— Work instructions —
Return only what lies between the first line of the entries and the line containing "feed tray, a", both lines included.
# # # # # # #
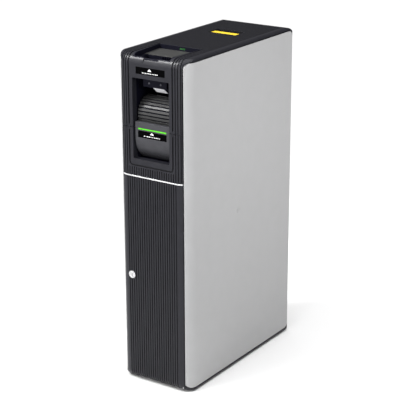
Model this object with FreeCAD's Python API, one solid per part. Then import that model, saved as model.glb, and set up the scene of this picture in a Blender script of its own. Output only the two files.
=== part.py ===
"""Slim free-standing ticket machine.

A sheet-steel chassis carries flush light side panels, a ribbed front door, a tilting head with the
feed tray, a hinged top cover with a yellow pull, and a front bay with a curved ticket shutter.

Frame: millimetres, +Z up, origin on the floor under the middle of the cabinet.
The front faces -Y and the user's right hand is +X. Every sub-part is one file in parts/.
"""
import FreeCAD, Part
import math
import os

V = FreeCAD.Vector

# ---------------------------------------------------------------- driving dimensions
# Overall casing
cabinet_width = 248.0
cabinet_depth = 564.0
cabinet_height = 1000.0
foot_gap = 3.0              # casing stands this far off the floor
front_corner_r = 42.0       # plan radius of the two front corners
rear_corner_r = 6.0
top_edge_r = 28.0           # front and rear top edges, seen from the side
bottom_edge_r = 5.0
bottom_front_r = 28.0       # front bottom edge; shrinks to bottom_edge_r round each corner
side_roll_r = 12.0          # side top edges; the radius grows round each front corner
skin = 4.0                  # moulded cladding thickness

# Light side panels
panel_skin = 3.0
panel_seam_angle = 35.0     # how far round the front corner the panel starts, degrees
panel_top_inset = 11.0
panel_bottom_inset = 11.0
panel_rear_inset = 4.0
panel_corner_r = 18.0
seam_gap = 3.0              # dark joint round a side panel
cap_r = 9.0                 # plug over the panel fixing
cap_y = -18.0
cap_z = 500.0

# Ribs of the cladding
rib_pitch = 8.0
rib_gap = 3.0
rib_depth = 2.4
door_rib_count = 21
head_rib_count = 25

# Heights of the front pieces
joint = 1.2                 # running gap between front pieces
door_bottom = 16.5
door_top = 641.0
trim_height = 3.5
trim_depth = 8.0
head_split = 788.0          # joint between lower bezel and tilting head

# Chassis
wall_sheet = 1.5
fit_gap = 0.3               # clearance where sheet pieces meet
base_floor = 7.2            # thickness of the moulded base under the steel plate
base_sheet = 3.0
shelf_sheet = 2.0
wall_front = 46.0           # side walls start this far behind the front face
wall_top_drop = 15.0
flange = 20.0
foot_r = 14.0
foot_inset_x = 34.0
foot_inset_y = 60.0
floor_bolt_r = 5.5
floor_bolt_x = 150.0        # spacing of the four floor fixings
floor_bolt_y = 360.0

# Front bay
bay_half_width = 62.8
bay_top = 932.0
bay_bottom = 696.5
bay_depth = 122.0
jamb_depth = 20.0
jamb_wall = 2.5
bezel_half_width = 72.5
bezel_bottom = 680.0
moat_width = 5.0            # groove round the bezel
moat_depth = 3.0
liner_wall = 2.0
liner_gap = 1.7             # liner stands outside the bay opening by this much

# Ticket outlet
pod_face = 6.0              # the outlet cover sits this far behind the front face
pod_half_width = 59.0
pod_top = 804.0
pod_bend_z = 755.0
pod_bend_r = 70.0
pod_wall = 3.0
shutter_r = 50.5
shutter_wall = 3.0
shutter_half_width = 58.0
shutter_back = 67.0         # shutter axis behind the front face
shutter_z = 822.0
shutter_low = -24.0         # angle of the front lip from level, degrees
shutter_high = 100.0
shutter_rib_angle = 12.0
shutter_rib_depth = 1.6
shutter_axle_r = 3.0
led_half_width = 48.5
led_z = 785.0
led_height = 4.2
label_half_width = 49.5
label_height = 20.0
label_skin = 0.8
head_label_z = 954.5
pod_label_z = 769.5

# Feed tray in the head
tray_rear = 146.0           # rear rim behind the front face
tray_front = 6.5
tray_rear_half = 73.0
tray_front_half = 62.5
tray_wall = 2.5
tray_plate_drop = 12.0      # plate below the top face
plate_skin = 1.5
pocket_rear = 62.0          # pocket ends this far behind the front face
pocket_half = 54.0
pocket_floor_z = 944.0
head_rear = 151.0           # joint between head and top cover, behind the front face
scoop_half = 25.0           # finger dip in the front rim, flat between two angles of the edge
scoop_low_angle = 5.0
scoop_high_angle = 54.0

# Top cover, pull and hinges
cover_rear = 531.5          # joint between top cover and rear cap, behind the front face
hinge_pin_r = 1.0
hinge_inset = 2.8           # pin axis from the joint edge
hinge_drop = 2.4            # pin axis below the surface
hinge_ear = 3.4
hinge_x = 80.0
bore_gap = 0.05             # radial clearance of a pin in its bore
recess_half = 47.0
recess_front = 362.0        # behind the front face
recess_length = 51.0
recess_depth = 16.0
recess_wall = 2.0
pull_half = 44.0
pull_length = 26.0
pull_thick = 4.5
pull_drop = 1.7
pull_pin_r = 1.5

# Door
pin_socket_depth = 4.5      # lower pin's socket in the skirt, below the door
door_pin_r = 1.5
door_pin_length = 12.0
door_pin_along = 6.0        # pin from the door edge, along the skin
door_pin_deep = 3.3         # pin below the skin's outer tangent
stile_width = 16.0
stile_depth = 12.0
lock_r = 11.5
lock_plug_r = 7.8
lock_edge = 48.4            # lock axis from the side of the casing
lock_z = 338.5
lock_proud = 1.5
lock_length = 22.0
cam_length = 30.0
cam_width = 14.0
cam_skin = 2.5

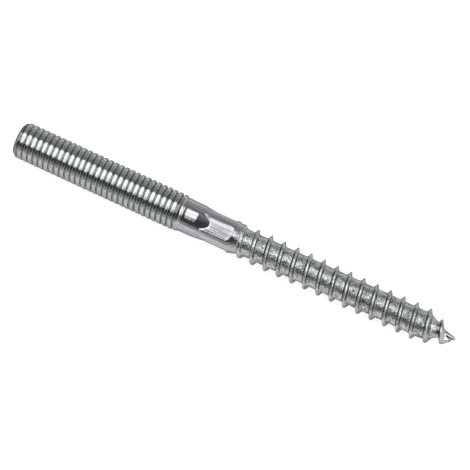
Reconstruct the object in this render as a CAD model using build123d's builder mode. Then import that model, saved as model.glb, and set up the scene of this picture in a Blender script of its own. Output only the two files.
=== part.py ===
"""Double-ended screw: a machine thread at one end, a wood thread with a gimlet point at the other,
and a short plain shank with four wrench flats between them. It is one solid, in millimetres, +Z up.
The screw lies level along X with its machine end towards -X, and touches Z = 0 along that end."""
from math import cos, pi, radians, sin, tan
import os

from build123d import *

os.makedirs("parts", exist_ok=True)

# Lengths along the screw
overall_length = 100.0
machine_length = 39.4  # end face to plain shank, run-out included
machine_runout = 2.5  # the last two turns fade into the shank
plain_length = 1.65  # round shank before the wrench flats
flats_length = 7.6  # lead-in to shoulder

# Machine thread, M8, drawn as its major cylinder
machine_major_dia = 7.9
end_chamfer = 0.65

# Shank and wrench flats
shank_dia = 7.2
across_flats = 6.45
flats_turn = 15.0  # degrees that the upper flat leans towards -Y
lead_in_angle = 9.5  # the round shank tapers into the square at this half angle
lead_in_blend = 8.0  # radius that rounds the start of the taper
shoulder_angle = 18.0  # half angle of the taper down to the wood thread's core

# Wood thread
wood_core_dia = 5.4
wood_major_dia = 7.5
wood_pitch = 3.0
wood_crest_width = 0.35
wood_thread_angle = 60.0  # between the flanks
wood_start = 0.6  # the thread begins this far down the shoulder
wood_start_turn = 160.0  # where its crest begins, in degrees from +Y towards +Z
start_sink = 0.3  # the ridge's first section lies this deep in the shoulder
start_ramp = 0.4  # length over which it comes out
wood_start_dia = 6.8  # the first turn is low and broad
wood_rise = 6.0  # length over which the crest comes up to its full diameter
ridge_root = 0.7  # how deep the ridge is rooted in the body
sections_per_turn = 15

# Gimlet point: a cone, then a slim nib with a blunt tip
point_angle = 27.0
nib_angle = 14.0
nib_length = 3.1
nib_dia = 0.6  # at the blunt tip
nib_foot = 0.2  # the ridge is rooted this far from the axis in the nib
crest_lag = 0.2  # the crest starts to close in this far past the start of the cone
nib_crest_dia = 4.6  # crest diameter where the nib begins
fade_crest_dia = 4.4  # crest diameter where the thread starts to fade out
fade_start = 0.9  # along the nib
fade_length = 1.1

# Worked out from the sizes above
axis_height = max(machine_major_dia, wood_major_dia) / 2
shank_radius = shank_dia / 2
core_radius = wood_core_dia / 2
flats_start = machine_length + plain_length
shoulder_start = flats_start + flats_length
shoulder_end = shoulder_start + (shank_radius - core_radius) / tan(radians(shoulder_angle))
nib_start = overall_length - nib_length
nib_start_radius = nib_dia / 2 + nib_length * tan(radians(nib_angle))
point_start = nib_start - (core_radius - nib_start_radius) / tan(radians(point_angle))
crest_close = point_start + crest_lag
thread_start = shoulder_start + wood_start
ramp_end = thread_start + start_ramp
rise_end = ramp_end + wood_rise
thread_fade = nib_start + fade_start
thread_end = thread_fade + fade_length

# Sketches lie along the screw: local X runs from the machine end, local Y is the radius
lengthwise = Plane(origin=(-overall_length / 2, 0, axis_height), x_dir=(1, 0, 0), z_dir=(0, -1, 0))
screw_axis = Axis((0, 0, axis_height), (1, 0, 0))


def between(along, start, start_size, end, end_size):
    """A size that changes evenly from one place along the screw to another."""
    return start_size + (along - start) / (end - start) * (end_size - start_size)


def body_radius(along):
    """Radius of the round body that carries the wood thread."""
    if along < shoulder_end:
        return between(along, shoulder_start, shank_radius, shoulder_end, core_radius)
    if along < point_start:
        return core_radius
    if along < nib_start:
        return between(along, point_start, core_radius, nib_start, nib_start_radius)
    return between(along, nib_start, nib_start_radius, overall_length, nib_dia / 2)


def crest_radius(along):
    """Radius of the wood thread's crest: low at first, then full, then down round the point."""
    if along < ramp_end:
        sunk_radius = body_radius(thread_start) - start_sink
        return between(along, thread_start, sunk_radius, ramp_end, wood_start_dia / 2)
    if along < rise_end:
        return between(along, ramp_end, wood_start_dia / 2, rise_end, wood_major_dia / 2)
    if along < crest_close:
        return wood_major_dia / 2
    if along < nib_start:
        return between(along, crest_close, wood_major_dia / 2, nib_start, nib_crest_dia / 2)
    if along < thread_fade:
        return between(along, nib_start, nib_crest_dia / 2, thread_fade, fade_crest_dia / 2)
    return between(along, thread_fade, fade_crest_dia / 2, thread_end, nib_dia / 2)


# Round blank: chamfered end, machine cylinder, run-out, shank, shoulder, core and point
with BuildPart() as blank:
    with BuildSketch(lengthwise):
        with BuildLine():
            outline = Polyline(
                (0, 0),
                (0, machine_major_dia / 2 - end_chamfer),
                (end_chamfer, machine_major_dia / 2),
                (machine_length - machine_runout, machine_major_dia / 2),
                (machine_length, shank_radius),
                (shoulder_start, shank_radius),
                (shoulder_end, core_radius),
                (point_start, core_radius),
                (nib_start, nib_start_radius),
                (overall_length, nib_dia / 2),
                (overall_length, 0),
            )
            Line(outline @ 1, outline @ 0)
        make_face()
    revolve(axis=screw_axis)

# Tapered lead-in that the wrench flats leave standing
with BuildPart() as lead_in:
    with BuildSketch(lengthwise):
        with BuildLine():
            base = Polyline((flats_start, 0), (flats_start, shank_radius))
            bend = JernArc(base @ 1, (1, 0), lead_in_blend, -lead_in_angle)
            drop = (bend @ 1).Y - across_flats / 2
            taper = PolarLine(bend @ 1, 2 * drop / sin(radians(lead_in_angle)), -lead_in_angle)
            Polyline(taper @ 1, ((taper @ 1).X, 0), base @ 0)
        make_face()
    revolve(axis=screw_axis)

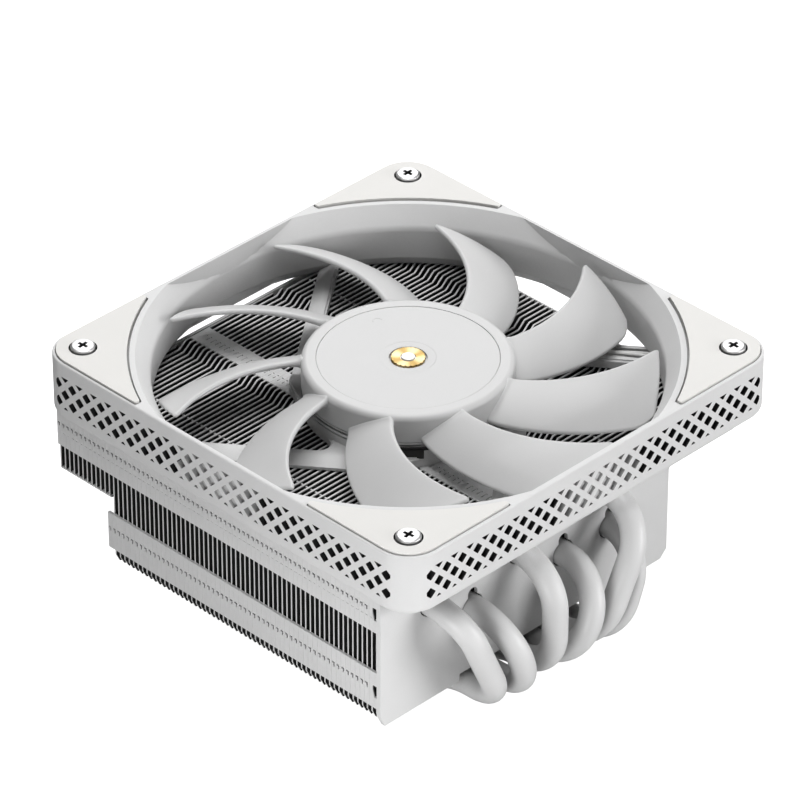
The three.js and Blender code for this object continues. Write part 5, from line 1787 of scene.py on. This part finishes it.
def area_light(name, position, size, power, aim=OBJECT_MIDDLE):
    data = bpy.data.lights.new(name, "AREA")
    data.size = size
    data.energy = power
    lamp = bpy.data.objects.new(name, data)
    bpy.context.scene.collection.objects.link(lamp)
    lamp.location = position
    lamp.visible_camera = False
    ahead = Vector(aim) - Vector(position)
    lamp.rotation_euler = ahead.to_track_quat("-Z", "Y").to_euler()


def build_stage():
    half = FLOOR_HALF
    corners = [(-half, -half, 0), (half, -half, 0), (half, half, 0), (-half, half, 0)]
    floor = new_object("floor", corners, [[0, 1, 2, 3]])
    floor.data.materials.append(see_through_from_below("floor_paper", FLOOR_GREY))
    for softbox in SOFTBOXES:
        area_light(*softbox)
    area_light(*FRONT_CARD, FRONT_CARD_AIM)
    world = bpy.data.worlds.new("studio")
    world.use_nodes = True
    background = world.node_tree.nodes["Background"]
    background.inputs["Color"].default_value = (1, 1, 1, 1)
    background.inputs["Strength"].default_value = WORLD_STRENGTH
    bpy.context.scene.world = world
    bpy.context.scene.view_settings.view_transform = "Standard"


def build_camera():
    """Long lens from the front right, 34 degrees above the horizon."""
    azimuth, elevation = math.radians(45), math.radians(34.23)
    distance, target = 1290.6, Vector((3.45, 5.62, 57.1))
    level = math.cos(elevation)
    back = Vector((math.sin(azimuth) * level, -math.cos(azimuth) * level, math.sin(elevation)))
    data = bpy.data.cameras.new("camera")
    data.sensor_width = 36
    data.lens = 254.4
    data.clip_start = 0.05
    data.clip_end = 50
    camera = bpy.data.objects.new("camera", data)
    bpy.context.scene.collection.objects.link(camera)
    camera.location = (target + back * distance) * MM
    camera.rotation_mode = "QUATERNION"
    camera.rotation_quaternion = (-back).to_track_quat("-Z", "Y")
    bpy.context.scene.camera = camera


# ---- build -------------------------------------------------------------------------------

fan_frame()
corner_pads()
fan_screws()
impeller()
hub_cap()
bearing_cap()
rotor_inside()
stator_core()
for coil_index in range(1, 5):
    stator_coil(coil_index)
motor_board()
bearing_sleeve()
fan_cable()
fin_stack()
end_plate_left()
end_plate_right()
heat_pipes()
cold_plate()
base_cover()
crossbar()
base_screws()
for side_name in SIDES:
    sprung_screw(side_name)
    screw_clip(side_name)
for side_name in SIDES:
    screw_spring(side_name)
carried_over("fan_plug", 0.25)
build_stage()
build_camera()
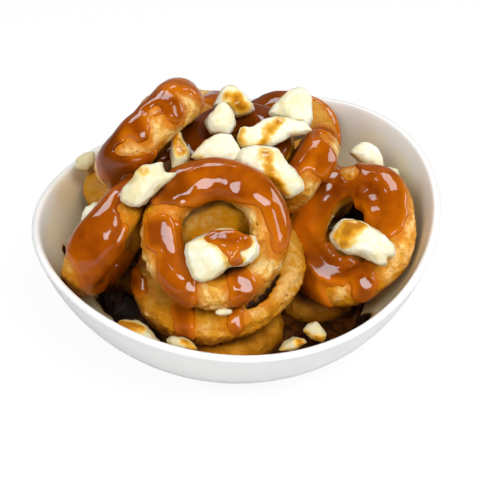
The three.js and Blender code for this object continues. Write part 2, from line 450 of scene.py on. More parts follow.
# # # # # # #
— Complete output —
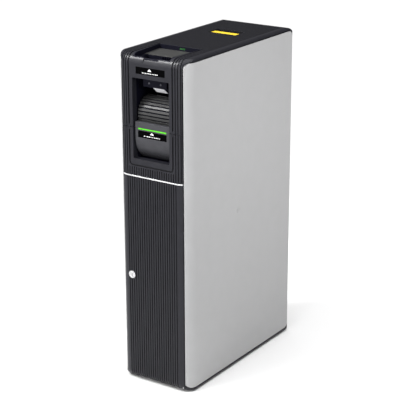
Model this object with FreeCAD's Python API, one solid per part. Then import that model, saved as model.glb, and set up the scene of this picture in a Blender script of its own. Output only the two files.
=== part.py ===
"""Slim free-standing ticket machine.

A sheet-steel chassis carries flush light side panels, a ribbed front door, a tilting head with the
feed tray, a hinged top cover with a yellow pull, and a front bay with a curved ticket shutter.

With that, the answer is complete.